Use Shortcuts or Automator if you want to start free. They are good for simple file actions, occasional workflows, and users who prefer staying inside Apple's built-in system.
Use Dropzone if manual file handling is the real pain. It is not a true Hazel replacement, but it is excellent when repeated drag-and-drop actions, uploads, quick destinations, hotkeys, and temporary file storage matter more than background rules.
Stick with Hazel if your main goal is automatic folder hygiene. It remains the most polished and purpose-built option for keeping Downloads, Desktop, scans, screenshots, receipts, media, and Trash under control.
Final Verdict
Hazel is still the best dedicated Mac folder automation app. It combines watched folders, flexible matching, renaming, moving, tagging, archiving, uploading, Trash cleanup, App Sweep, and Mac-native integrations in a way the alternatives do not fully match.
File Juggler is the closest Hazel alternative. It is narrower, but strong for users who mainly want monitored folders and document-based rules.
Keyboard Maestro is the best power-user alternative. It is less direct for file housekeeping, but much stronger when folder events need to trigger wider Mac automation.
Shortcuts and Automator are the best free starting point. They work for simple workflows, but they are not as comfortable as Hazel for long-term background organization.
Dropzone is the best manual file-action companion. It will not replace Hazel's automatic cleanup, but it can make repeated moves, uploads, compression, file holding, and scriptable drag-and-drop actions faster.
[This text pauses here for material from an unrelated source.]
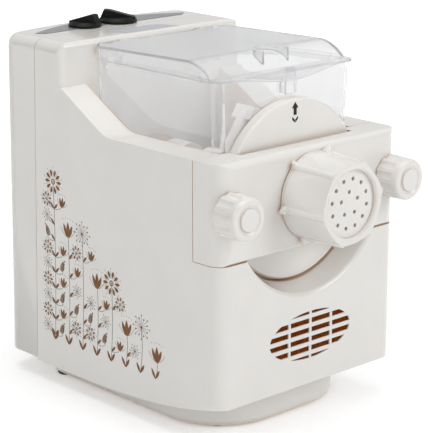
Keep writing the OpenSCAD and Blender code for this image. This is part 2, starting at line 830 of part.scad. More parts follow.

My practical recommendation: choose Hazel for automatic cleanup, File Juggler for a focused alternative, Keyboard Maestro for larger automation systems, Shortcuts or Automator for free built-in workflows, and Dropzone for fast manual file actions.
Note: Features and prices are current as of July 2026. License terms, upgrade pricing, trial lengths, Setapp availability, macOS requirements, checkout prices, and supported integrations can change. Verify current details on each developer's official product, pricing, documentation, Setapp, or support page before purchasing.